On Tuesday Tower announced to the NZX that Devon Funds Asset Management has dropped its shareholding from 11.9% to 7.8% and AMP Capital Investors has decreased its shareholding from 6.9% to 5.4%. Meanwhile ACC has increased its stake from 6.9% to 8.3%.
This comes further to the country’s fourth largest general insurer announcing on March 3 that Devon cut its shareholding from 13.0%, and on January 13 announcing that AMP cut its shareholding from 8.0%.
Tower’s share price hasn’t recovered from the knock it took after last week reporting a loss of $8.7 million in the six months to March.
Its share price fell 16.9% after the financial results were announced on May 24, and have only rebounded by 3.4% to $1.52. Tower’s share price was $2.21 a year ago, from which time it’s consistently tracked downward.
Like the other general insurers in New Zealand, Tower has run out of reinsurance to pay for the February 2011 Canterbury earthquake, so has had to fork out to buy costly additional reinsurance cover, as well as dig into its own pockets, to pay for remaining claims.

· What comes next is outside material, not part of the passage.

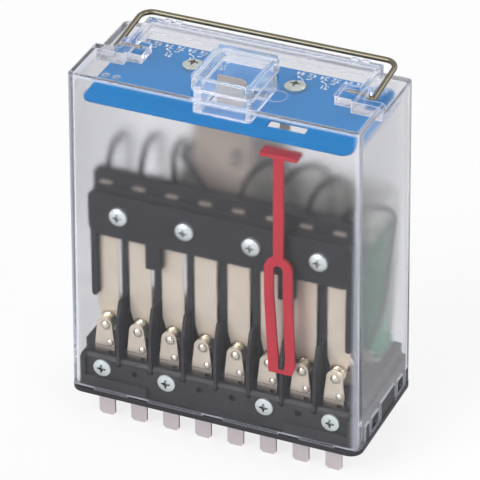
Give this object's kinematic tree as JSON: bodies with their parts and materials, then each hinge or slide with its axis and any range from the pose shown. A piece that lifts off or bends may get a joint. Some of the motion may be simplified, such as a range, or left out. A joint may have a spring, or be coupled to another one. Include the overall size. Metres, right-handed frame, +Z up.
{
  "type": "plug-in latching relay",
  "caption": "Plug-in relay in a tall clear cover, with blade pins below a black base, moving contact blades, a hand lever, a red position flag and a wire bail on top.",
  "frame": {"origin": "middle of the underside of the base flange, the face that lies on the socket; the plug pins reach below it", "axes": "+X along the row of poles, to the right seen from the front; +Y from the contact side to the coil side; +Z up, away from the socket"},
  "size_m": [0.0888, 0.0425, 0.1163],
  "materials": {
    "clear_plastic": "clear moulded polycarbonate",
    "blue_plate": "satin blue sheet",
    "zinc_screw": "pale zinc plate",
    "black_plastic": "moulded black, fine texture",
    "nickel_silver": "rolled nickel silver, warm grey",
    "contact_silver": "silver contact faces with a gold flash",
    "plated_iron": "nickel-plated soft iron",
    "magnet_black": "sintered, matt",
    "bobbin_plastic": "pale green moulding",
    "coil_tape": "green wrapping tape",
    "red_plastic": "moulded red",
    "bail_wire": "drawn wire, dull olive passivation",
    "lead_sleeve": "dark flexible sleeve"
  },
  "bodies": {
    "housing": {"cover": "clear_plastic", "turret_frame": "clear_plastic", "label_plate": "blue_plate", "label_screws": "zinc_screw", "base": "black_plastic", "terminal_strip": "black_plastic", "strip_screws": "zinc_screw", "pole_barriers": "black_plastic", "front_contact_1": "nickel_silver", "front_contact_2": "nickel_silver", "front_contact_3": "nickel_silver", "front_contact_4": "nickel_silver", "front_contact_5": "nickel_silver", "front_contact_6": "nickel_silver", "front_contact_7": "nickel_silver", "front_contact_8": "nickel_silver", "front_contact_tips": "contact_silver", "foot_rivets": "contact_silver", "rear_contacts": "nickel_silver", "rear_contact_tips": "contact_silver", "common_terminals": "nickel_silver", "coil_pins": "nickel_silver", "magnet_frame": "plated_iron", "coil_bobbin": "bobbin_plastic", "coil_winding": "coil_tape", "coil_core": "plated_iron", "permanent_magnet": "magnet_black", "lead_1": "lead_sleeve", "lead_2": "lead_sleeve", "lead_3": "lead_sleeve", "lead_4": "lead_sleeve", "lead_5": "lead_sleeve", "lead_6": "lead_sleeve", "lead_7": "lead_sleeve", "lead_8": "lead_sleeve"},
    "armature": {"front_bar": "black_plastic", "rear_bar": "black_plastic", "bar_screws": "zinc_screw", "blade_1": "nickel_silver", "blade_2": "nickel_silver", "blade_3": "nickel_silver", "blade_4": "nickel_silver", "blade_5": "nickel_silver", "blade_6": "nickel_silver", "blade_7": "nickel_silver", "blade_8": "nickel_silver", "blade_contacts": "contact_silver", "carrier_hub": "black_plastic", "pivot_shaft": "plated_iron", "armature_plate": "plated_iron", "manual_lever": "nickel_silver"},
    "flag": {"position_flag": "red_plastic"},
    "bail": {"wire_bail": "bail_wire"}
  },
  "joints": [
    {"name": "armature_rock", "type": "hinge", "parent": "housing", "child": "armature", "pos_m": [0, 0, 0.062], "axis": [1, 0, 0], "range_deg": [0, 2.2], "deforming": ["lead_1", "lead_2", "lead_3", "lead_4", "lead_5", "lead_6", "lead_7", "lead_8"]},
    {"name": "flag_swing", "type": "hinge", "parent": "housing", "child": "flag", "pos_m": [0.02, -0.0155, 0.0218], "axis": [1, 0, 0], "range_deg": [-1.83, 0]},
    {"name": "bail_swing", "type": "hinge", "parent": "housing", "child": "bail", "pos_m": [0, 0.0025, 0.1016], "axis": [1, 0, 0], "range_deg": [0, 110]}
  ],
  "couplings": [
    {"joint": "flag_swing", "follows": "armature_rock", "ratio": -0.83}
  ]
}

Partners Life gets $200m capital investment as it plans to float on the stock exchange
One of the world’s largest asset managers, Blackstone Tactical Opportunities, is investing $200 million in Partners Life.

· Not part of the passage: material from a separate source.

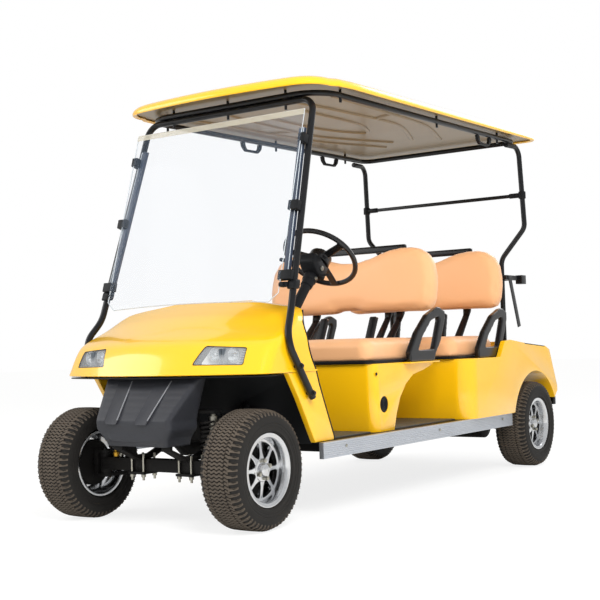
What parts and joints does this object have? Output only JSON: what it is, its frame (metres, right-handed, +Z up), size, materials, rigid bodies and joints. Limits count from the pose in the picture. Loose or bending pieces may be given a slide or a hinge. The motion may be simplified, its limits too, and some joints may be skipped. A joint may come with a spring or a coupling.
{
  "type": "four-seat golf cart",
  "caption": "Electric golf cart with two forward-facing benches, a roof on struts, a clear windshield, a bag well behind, steered front wheels and lift-up seat cushions.",
  "frame": {"origin": "on the ground under the middle of the cart's outer box", "axes": "+Z up, the cart faces -Y, +X is the driver's left side"},
  "size_m": [1.17, 2.9819, 1.8623],
  "materials": {
    "tyre": "matt moulded rubber",
    "alloy": "machined and lacquered",
    "chassis_black": "satin black paint",
    "motor_grey": "painted casting",
    "battery_black": "moulded",
    "floor_black": "textured moulding",
    "mat_rubber": "ribbed rubber",
    "aluminium_trim": "anodised extrusion",
    "moulded_black": "fine grained moulding",
    "body_yellow": "gloss paint on moulded plastic",
    "lamp_clear": "clear moulded lens",
    "lamp_red": "red moulded lens",
    "seat_vinyl": "fine grained vinyl",
    "tube_black": "black powder coat",
    "liner_tan": "moulded ceiling",
    "clear_sheet": "clear acrylic"
  },
  "bodies": {
    "cart": {"front_axle_beam": "chassis_black", "rear_axle": "chassis_black", "frame_rails": "chassis_black", "frame_crossmembers": "chassis_black", "leaf_springs": "chassis_black", "dampers": "chassis_black", "drive_motor": "motor_grey", "battery_pack": "battery_black", "floor_pan": "floor_black", "toe_board": "floor_black", "nose_tray": "floor_black", "bag_well": "floor_black", "pedals": "floor_black", "floor_mats": "mat_rubber", "rocker_panels": "aluminium_trim", "steering_column": "moulded_black", "dashboard": "moulded_black", "front_bumper": "moulded_black", "rear_bumper": "moulded_black", "armrests": "moulded_black", "grab_handles": "moulded_black", "windshield_clips": "moulded_black", "front_cowl": "body_yellow", "front_seat_base": "body_yellow", "rear_body": "body_yellow", "roof_panel": "body_yellow", "headlamps": "lamp_clear", "tail_lamps": "lamp_red", "front_seat_back": "seat_vinyl", "rear_seat_back": "seat_vinyl", "backrest_brackets": "tube_black", "roof_frame": "tube_black", "front_struts": "tube_black", "rear_struts": "tube_black", "strut_crossbar": "tube_black", "bag_holder": "tube_black", "roof_liner": "liner_tan", "windshield": "clear_sheet"},
    "wheel_front_left": {"tyre_front_left": "tyre", "rim_front_left": "alloy"},
    "wheel_front_right": {"tyre_front_right": "tyre", "rim_front_right": "alloy"},
    "wheel_rear_left": {"tyre_rear_left": "tyre", "rim_rear_left": "alloy"},
    "wheel_rear_right": {"tyre_rear_right": "tyre", "rim_rear_right": "alloy"},
    "knuckle_left": {"knuckle_left": "chassis_black"},
    "knuckle_right": {"knuckle_right": "chassis_black"},
    "tie_rod": {"tie_rod": "chassis_black"},
    "steering_wheel": {"steering_wheel": "moulded_black"},
    "front_seat_lid": {"front_seat_cushion": "seat_vinyl"},
    "rear_seat_lid": {"rear_seat_cushion": "seat_vinyl"}
  },
  "joints": [
    {"name": "steer_left", "type": "hinge", "parent": "cart", "child": "knuckle_left", "pos_m": [0.33, -1.2615, 0.2295], "axis": [0, 0, 1], "range_deg": [-30, 30]},
    {"name": "steer_right", "type": "hinge", "parent": "cart", "child": "knuckle_right", "pos_m": [-0.33, -1.2615, 0.2295], "axis": [0, 0, 1], "range_deg": [-30, 30]},
    {"name": "tie_rod_pivot", "type": "hinge", "parent": "knuckle_left", "child": "tie_rod", "pos_m": [0.3, -1.1415, 0.1955], "axis": [0, 0, 1], "range_deg": [-33, 33]},
    {"name": "wheel_spin_front_left", "type": "hinge", "parent": "knuckle_left", "child": "wheel_front_left", "pos_m": [0.431, -1.2615, 0.2295], "axis": [1, 0, 0], "continuous": true},
    {"name": "wheel_spin_front_right", "type": "hinge", "parent": "knuckle_right", "child": "wheel_front_right", "pos_m": [-0.431, -1.2615, 0.2295], "axis": [1, 0, 0], "continuous": true},
    {"name": "wheel_spin_rear_left", "type": "hinge", "parent": "cart", "child": "wheel_rear_left", "pos_m": [0.497, 1.1525, 0.2295], "axis": [1, 0, 0], "continuous": true},
    {"name": "wheel_spin_rear_right", "type": "hinge", "parent": "cart", "child": "wheel_rear_right", "pos_m": [-0.497, 1.1525, 0.2295], "axis": [1, 0, 0], "continuous": true},
    {"name": "steering_wheel_turn", "type": "hinge", "parent": "cart", "child": "steering_wheel", "pos_m": [0.222, -0.4345, 1.087], "axis": [0, 0.6743, 0.7385], "range_deg": [-360, 360]},
    {"name": "front_seat_hinge", "type": "hinge", "parent": "cart", "child": "front_seat_lid", "pos_m": [0, -0.4847, 0.60415], "axis": [1, 0, 0], "range_deg": [0, 40]},
    {"name": "rear_seat_hinge", "type": "hinge", "parent": "cart", "child": "rear_seat_lid", "pos_m": [0, 0.3303, 0.60415], "axis": [1, 0, 0], "range_deg": [0, 60]}
  ],
  "couplings": [
    {"joint": "steer_right", "follows": "steer_left", "ratio": 1},
    {"joint": "tie_rod_pivot", "follows": "steer_left", "ratio": -1.1},
    {"joint": "steering_wheel_turn", "follows": "steer_left", "ratio": 12}
  ]
}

The capital investment equates to a significant minority shareholding in the life insurer and means it won’t have to go back to equity markets to fulfil its medium team capital requirements.
Partners Life’s managing director, Naomi Ballantyne, says the company intends to seek a public listing when share market conditions are right, and Blackstone’s support up to and throughout a future listing process will allow the company to solidify its position in the New Zealand market.

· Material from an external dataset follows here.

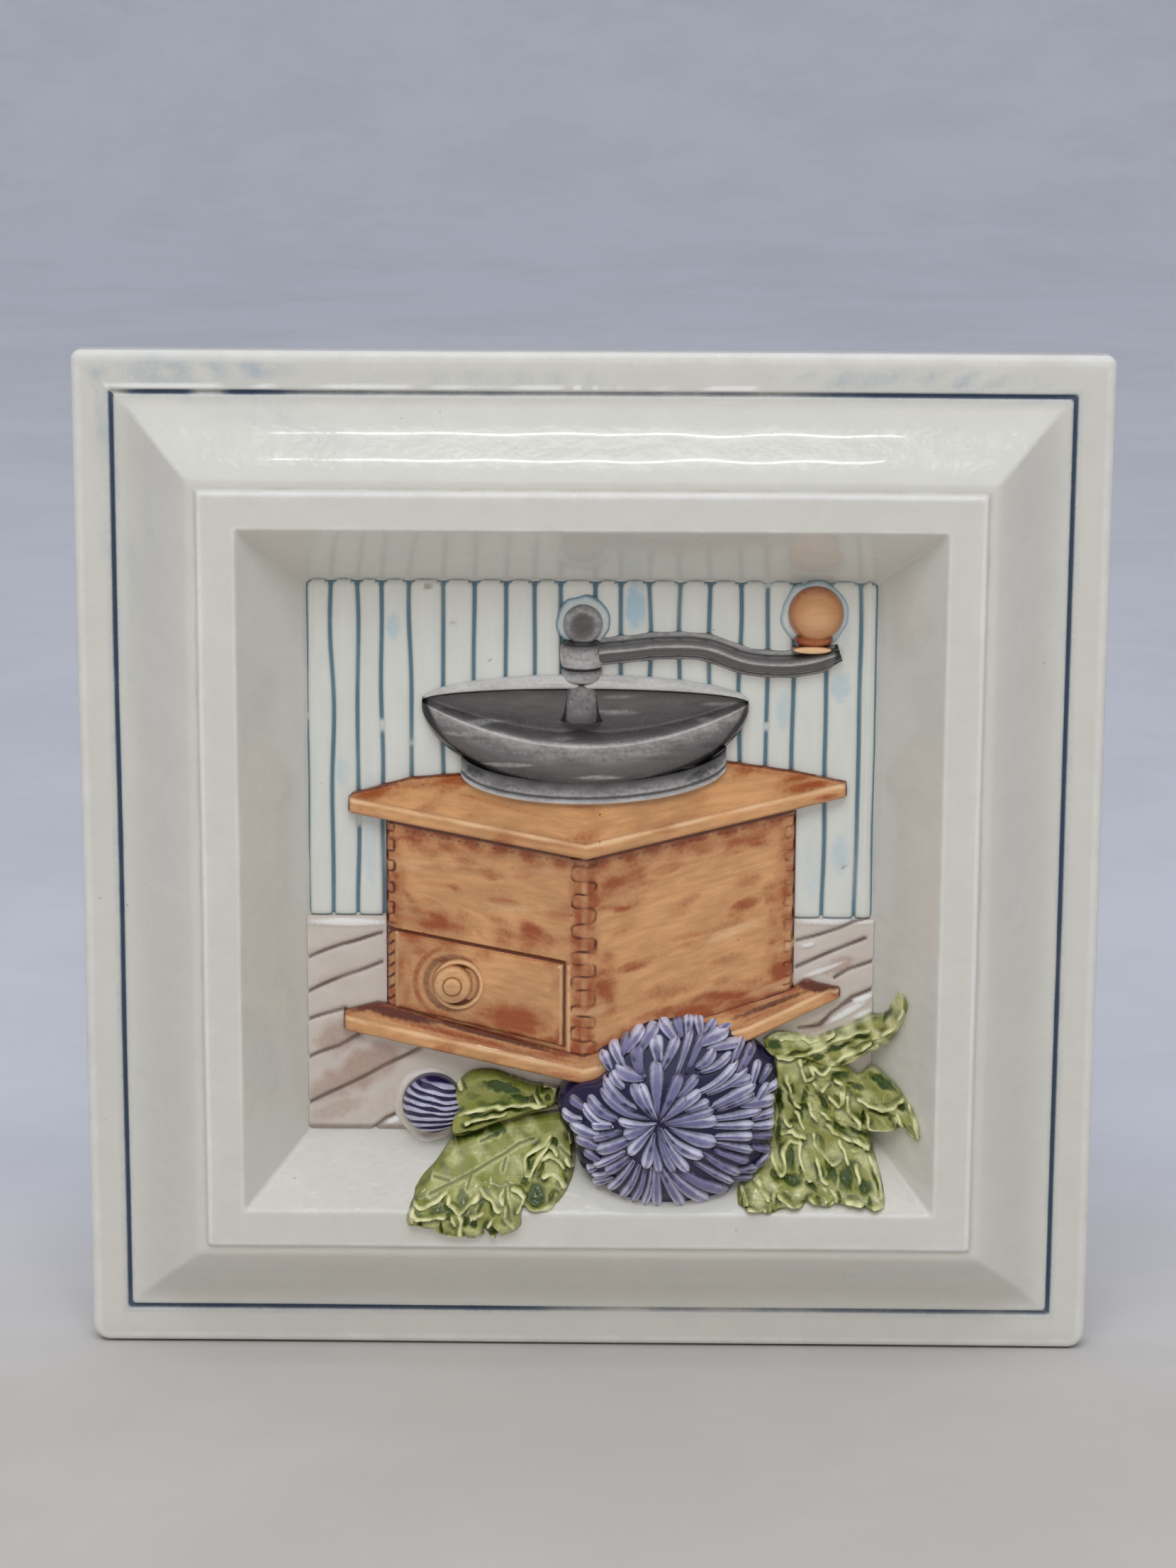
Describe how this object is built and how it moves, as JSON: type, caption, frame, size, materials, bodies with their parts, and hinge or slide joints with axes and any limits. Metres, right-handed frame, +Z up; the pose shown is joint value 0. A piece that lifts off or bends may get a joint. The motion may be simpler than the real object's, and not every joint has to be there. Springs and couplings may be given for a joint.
{
  "type": "decorative wall plaque",
  "caption": "Square glazed earthenware wall plaque: a moulded frame round a sunk picture panel with a coffee mill, chrysanthemum, bud and leaves in relief, hung by the foot of its hollow back",
  "frame": {"origin": "the middle of the flat back, which rests on the wall", "axes": "+X to the right as the plaque is seen on the wall, +Y into the wall, +Z up; the picture faces -Y"},
  "size_m": [0.2, 0.025, 0.2],
  "materials": {
    "cream_glaze": "glossy cream glaze, pooled in hollows",
    "brown_glaze": "glossy brown underglaze brushed like wood grain",
    "grey_glaze": "glossy iron-grey underglaze",
    "violet_glaze": "glossy violet underglaze, indigo in the hollows",
    "green_glaze": "glossy leaf-green underglaze, worn pale on the edges"
  },
  "bodies": {
    "root": {"plaque": "cream_glaze"}
  },
  "joints": []
}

Blackstone’s managing director, Kishore Moorjani, says: “We are delighted to announce our investment in Partners Life, an innovative player in the insurance sector. Through our engagement with the Company, we have been impressed with the growth achieved by Partners Life as well as the quality of its management team and customer centric approach."
Blackstone’s also invested in five retirement homes in New Zealand. Its investment in Partners Life is subject to shareholder and regulatory approval.
Level of cyber insurance cover available in NZ increased to $30m
Delta Insurance has doubled its liability cover for cyber insurance to $30 million, following its announcement of a new partnership with Antares - an independent managing agent at Lloyd’s.
“Brokers and insureds will have access to policies with increased capacity and existing clients will have the ability to review policies for greater coverage,” Delta says.
“Delta will be the first local New Zealand provider to offer $30 million limits for some specialist liability lines of business in which it already provides market leading coverage: Cyber Insurance; Technology Liability; and Environmental Insurance.
“The additional capacity reflects the growing trend of insured’s increasing their liability limits.”
Cyber insurance is said to be the insurance industry’s largest growth area.
The Government is becoming increasingly conscious of cyber security, investing $22 million over four years to set up a Computer Emergency Response Team (CERT), which will collate data on cyber breaches voluntarily reported to it, and provide advice to businesses on cyber security.
Meanwhile threats are growing. In fact, LinkedIn last Thursday sent its members an email saying:
“On May 17, 2016, we became aware that data stolen from LinkedIn in 2012 was being made available online. This was not a new security breach or hack. We took immediate steps to invalidate the passwords of all LinkedIn accounts that we believed might be at risk. These were accounts created prior to the 2012 breach that had not reset their passwords since that breach.”
It says member email addresses, passwords, and LinkedIn member IDs from 2012 were involved.